However, this packing/unpacking process causes performance
degradation of the image processing technique, and various process
architectures are being proposed to reduce the computation
overhead.
[0015] FIG. 3 is a conceptual diagram of the conventional 48-bit
datapath subword parallelism technique.
[0016] Referring to FIG. 3, the conventional 48-bit datapath
subword parallelism technique uses four 12-bit ALUs for 8-bit pixel
processing. In this case, the technique can perform 8-bit data
computations in their associated 12-bit ALUs 310, 320, 330 and 340,
and store the resulting values in a respective 12-bit storage 37,
thereby solving the overflow the underflow problem which may occur
in the 8-bit computation. However, this may cause an undesirable
increase in hardware size and cost.
SUMMARY OF THE INVENTION
[0017] An aspect of the present invention is to address at least
the problems and/or disadvantages and to provide at least the
advantages described below.
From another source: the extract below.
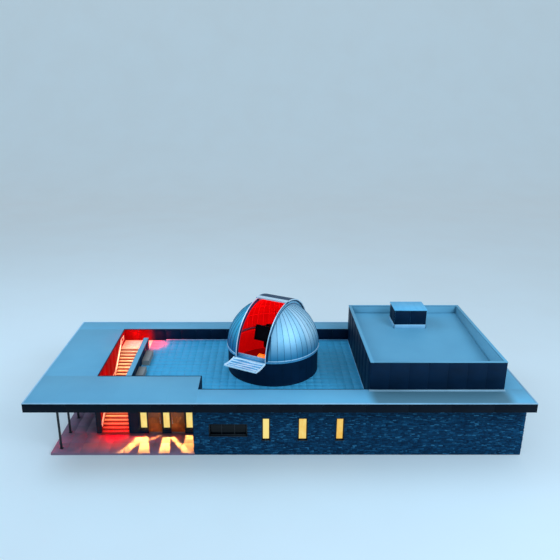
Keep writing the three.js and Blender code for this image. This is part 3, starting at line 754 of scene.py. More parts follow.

Accordingly, an aspect of the present
invention is to provide a subword parallelism method capable of
preventing overflow or underflow which may occur during multimedia
data processing, without an increase in hardware, and an apparatus
for processing data using the same.
[0018] Another aspect of the present invention is to provide a
subword parallelism method capable of reducing the processing delay
due to overhead instruction by reducing a bit width of input data,
and an apparatus for processing data using the same.
[0019] The above and other aspects of the present invention can be
achieved by a subword parallelism method in a data processing
system that processes in parallel the subwords constituting a word
obtained by temporarily loading in word registers the data stored
in a memory, using ALUs which are equal in size to the
subwords.
[0020] According to one aspect of the present invention, there is
provided a parallel processing method in a data processing system
that temporarily loads data stored in a memory in word registers
and parallel-processes subwords constituting the loaded word using
Arithmetic Logic Units (ALUs) which are equal in size to the
subwords. The method includes generating a shortened subword by
removing at least one bit among the bits constituting each subword;
and performing parallel computation on the shortened subwords.
[0021] According to another aspect of the present invention, there
is provided a parallel processing method in a data processing
system that temporarily loads data stored in a memory in 32-bit
word registers in units of 8-bit subwords and parallel-processes
the subwords using four 8-bit Arithmetic Logic Units (ALUs). The
method includes right-shifting each subword by a predetermined
number of bits and outputting the right-shifted subword as a
shortened subword; and delivering the shortened subwords to their
associated ALUs and performing parallel computation thereon.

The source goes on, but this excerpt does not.